Records that describe objects
-=-=-
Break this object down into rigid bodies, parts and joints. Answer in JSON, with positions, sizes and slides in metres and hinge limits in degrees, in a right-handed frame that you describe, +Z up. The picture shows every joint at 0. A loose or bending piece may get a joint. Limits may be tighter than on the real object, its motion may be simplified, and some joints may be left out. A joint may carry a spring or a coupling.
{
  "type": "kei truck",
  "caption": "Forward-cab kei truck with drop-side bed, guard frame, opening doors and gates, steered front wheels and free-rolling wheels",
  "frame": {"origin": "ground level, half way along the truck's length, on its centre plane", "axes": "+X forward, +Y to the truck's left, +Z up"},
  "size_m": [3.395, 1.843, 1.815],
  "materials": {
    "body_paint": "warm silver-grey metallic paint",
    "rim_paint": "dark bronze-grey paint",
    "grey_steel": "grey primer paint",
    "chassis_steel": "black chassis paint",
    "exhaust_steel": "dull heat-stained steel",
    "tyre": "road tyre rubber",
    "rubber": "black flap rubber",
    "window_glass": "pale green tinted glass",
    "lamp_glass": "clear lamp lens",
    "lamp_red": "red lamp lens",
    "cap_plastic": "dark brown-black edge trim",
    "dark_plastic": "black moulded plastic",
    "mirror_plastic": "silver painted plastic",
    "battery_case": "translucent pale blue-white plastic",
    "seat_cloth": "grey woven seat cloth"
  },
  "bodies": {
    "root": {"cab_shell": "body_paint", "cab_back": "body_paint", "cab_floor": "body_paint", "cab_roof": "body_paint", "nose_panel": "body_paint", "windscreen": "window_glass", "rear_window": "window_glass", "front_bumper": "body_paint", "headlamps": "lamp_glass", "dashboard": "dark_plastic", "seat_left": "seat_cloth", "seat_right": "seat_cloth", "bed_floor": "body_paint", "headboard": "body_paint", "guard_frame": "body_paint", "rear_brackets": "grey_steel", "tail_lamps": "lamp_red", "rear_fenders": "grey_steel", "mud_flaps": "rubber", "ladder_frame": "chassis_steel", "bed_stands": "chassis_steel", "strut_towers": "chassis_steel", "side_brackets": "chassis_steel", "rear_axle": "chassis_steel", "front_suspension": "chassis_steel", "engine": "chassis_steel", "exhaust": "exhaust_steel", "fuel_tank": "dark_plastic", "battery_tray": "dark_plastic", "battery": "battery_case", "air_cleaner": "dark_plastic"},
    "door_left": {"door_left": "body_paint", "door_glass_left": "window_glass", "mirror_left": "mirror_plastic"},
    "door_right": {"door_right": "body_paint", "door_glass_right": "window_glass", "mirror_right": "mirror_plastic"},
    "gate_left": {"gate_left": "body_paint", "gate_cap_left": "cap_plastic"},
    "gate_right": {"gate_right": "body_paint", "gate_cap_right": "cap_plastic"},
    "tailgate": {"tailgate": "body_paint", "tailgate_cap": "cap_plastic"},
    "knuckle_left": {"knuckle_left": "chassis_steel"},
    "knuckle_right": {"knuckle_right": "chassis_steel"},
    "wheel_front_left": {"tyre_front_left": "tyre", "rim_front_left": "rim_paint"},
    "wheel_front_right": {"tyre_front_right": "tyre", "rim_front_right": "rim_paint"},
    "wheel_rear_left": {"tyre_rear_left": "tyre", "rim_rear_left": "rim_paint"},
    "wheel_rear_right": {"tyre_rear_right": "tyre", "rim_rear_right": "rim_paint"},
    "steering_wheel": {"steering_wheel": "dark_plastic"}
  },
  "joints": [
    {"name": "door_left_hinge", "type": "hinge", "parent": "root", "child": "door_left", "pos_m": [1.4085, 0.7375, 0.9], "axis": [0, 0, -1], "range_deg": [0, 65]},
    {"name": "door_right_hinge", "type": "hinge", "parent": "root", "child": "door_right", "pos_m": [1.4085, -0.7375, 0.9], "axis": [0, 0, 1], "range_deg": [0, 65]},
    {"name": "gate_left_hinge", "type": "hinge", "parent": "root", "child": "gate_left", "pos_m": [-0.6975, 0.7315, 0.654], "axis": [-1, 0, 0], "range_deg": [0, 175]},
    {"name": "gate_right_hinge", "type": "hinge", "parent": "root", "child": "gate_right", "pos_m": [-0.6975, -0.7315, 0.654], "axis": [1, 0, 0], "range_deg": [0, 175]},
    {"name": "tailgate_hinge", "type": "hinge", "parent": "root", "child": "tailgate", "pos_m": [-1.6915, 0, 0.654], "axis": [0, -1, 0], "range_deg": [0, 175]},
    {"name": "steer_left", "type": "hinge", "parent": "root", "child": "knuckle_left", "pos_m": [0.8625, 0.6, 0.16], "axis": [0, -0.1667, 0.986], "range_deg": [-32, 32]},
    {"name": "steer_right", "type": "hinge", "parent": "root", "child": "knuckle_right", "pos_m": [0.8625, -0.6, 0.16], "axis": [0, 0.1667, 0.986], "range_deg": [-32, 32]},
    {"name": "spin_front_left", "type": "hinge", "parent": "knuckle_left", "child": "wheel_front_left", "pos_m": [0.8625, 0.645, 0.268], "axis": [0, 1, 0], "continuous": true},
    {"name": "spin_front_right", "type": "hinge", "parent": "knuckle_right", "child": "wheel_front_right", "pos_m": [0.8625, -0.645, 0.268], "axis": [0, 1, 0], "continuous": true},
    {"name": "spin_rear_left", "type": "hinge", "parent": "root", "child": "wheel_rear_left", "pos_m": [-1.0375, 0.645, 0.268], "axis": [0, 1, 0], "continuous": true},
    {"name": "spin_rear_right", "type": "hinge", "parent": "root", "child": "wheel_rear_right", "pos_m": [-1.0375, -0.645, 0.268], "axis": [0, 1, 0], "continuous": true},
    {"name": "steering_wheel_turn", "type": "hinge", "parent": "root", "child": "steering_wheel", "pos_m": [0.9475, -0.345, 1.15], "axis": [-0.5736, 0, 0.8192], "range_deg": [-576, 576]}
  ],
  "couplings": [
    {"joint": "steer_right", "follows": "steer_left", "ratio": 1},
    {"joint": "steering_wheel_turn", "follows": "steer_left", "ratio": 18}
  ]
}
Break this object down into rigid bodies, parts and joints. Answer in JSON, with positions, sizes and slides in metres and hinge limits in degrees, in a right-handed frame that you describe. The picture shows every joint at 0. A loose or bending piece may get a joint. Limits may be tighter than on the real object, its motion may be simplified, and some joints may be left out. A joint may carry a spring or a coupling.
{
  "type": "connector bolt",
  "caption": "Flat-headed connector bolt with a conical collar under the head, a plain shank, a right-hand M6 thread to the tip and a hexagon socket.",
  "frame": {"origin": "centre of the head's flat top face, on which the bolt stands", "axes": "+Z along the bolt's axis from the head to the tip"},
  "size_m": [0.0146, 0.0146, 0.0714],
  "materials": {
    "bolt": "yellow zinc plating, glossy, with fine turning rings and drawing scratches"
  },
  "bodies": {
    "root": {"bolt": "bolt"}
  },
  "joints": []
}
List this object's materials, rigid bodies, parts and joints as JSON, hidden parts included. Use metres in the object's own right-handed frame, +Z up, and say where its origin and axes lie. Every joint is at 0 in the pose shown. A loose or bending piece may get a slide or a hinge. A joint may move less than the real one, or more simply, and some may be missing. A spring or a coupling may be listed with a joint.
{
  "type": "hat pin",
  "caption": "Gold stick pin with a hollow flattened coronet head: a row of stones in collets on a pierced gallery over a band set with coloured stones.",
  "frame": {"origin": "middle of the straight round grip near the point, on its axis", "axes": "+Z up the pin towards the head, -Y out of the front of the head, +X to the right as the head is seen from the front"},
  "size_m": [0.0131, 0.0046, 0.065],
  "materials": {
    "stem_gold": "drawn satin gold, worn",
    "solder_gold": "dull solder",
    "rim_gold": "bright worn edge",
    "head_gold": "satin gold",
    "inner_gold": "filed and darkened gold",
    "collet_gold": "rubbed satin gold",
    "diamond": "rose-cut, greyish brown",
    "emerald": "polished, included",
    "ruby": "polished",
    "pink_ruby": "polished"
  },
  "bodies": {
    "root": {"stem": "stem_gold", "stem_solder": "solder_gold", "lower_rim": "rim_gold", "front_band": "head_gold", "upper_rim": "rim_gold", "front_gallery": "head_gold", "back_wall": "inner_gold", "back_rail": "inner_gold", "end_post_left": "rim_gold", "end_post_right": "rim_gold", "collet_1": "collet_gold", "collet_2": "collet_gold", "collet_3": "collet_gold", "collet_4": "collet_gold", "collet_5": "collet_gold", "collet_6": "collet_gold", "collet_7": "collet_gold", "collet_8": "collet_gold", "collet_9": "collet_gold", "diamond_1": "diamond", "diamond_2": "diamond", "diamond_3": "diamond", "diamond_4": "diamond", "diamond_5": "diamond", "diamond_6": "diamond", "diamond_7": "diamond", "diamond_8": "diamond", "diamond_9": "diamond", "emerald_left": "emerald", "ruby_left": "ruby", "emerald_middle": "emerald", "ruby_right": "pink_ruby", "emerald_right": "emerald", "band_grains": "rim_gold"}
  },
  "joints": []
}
-=-=-
Do this:
Which lines hold the string "included"? List them all.

Exercise output:
List this object's materials, rigid bodies, parts and joints as JSON, hidden parts included. Use metres in the object's own right-handed frame, +Z up, and say where its origin and axes lie. Every joint is at 0 in the pose shown. A loose or bending piece may get a slide or a hinge. A joint may move less than the real one, or more simply, and some may be missing. A spring or a coupling may be listed with a joint.
    "emerald": "polished, included",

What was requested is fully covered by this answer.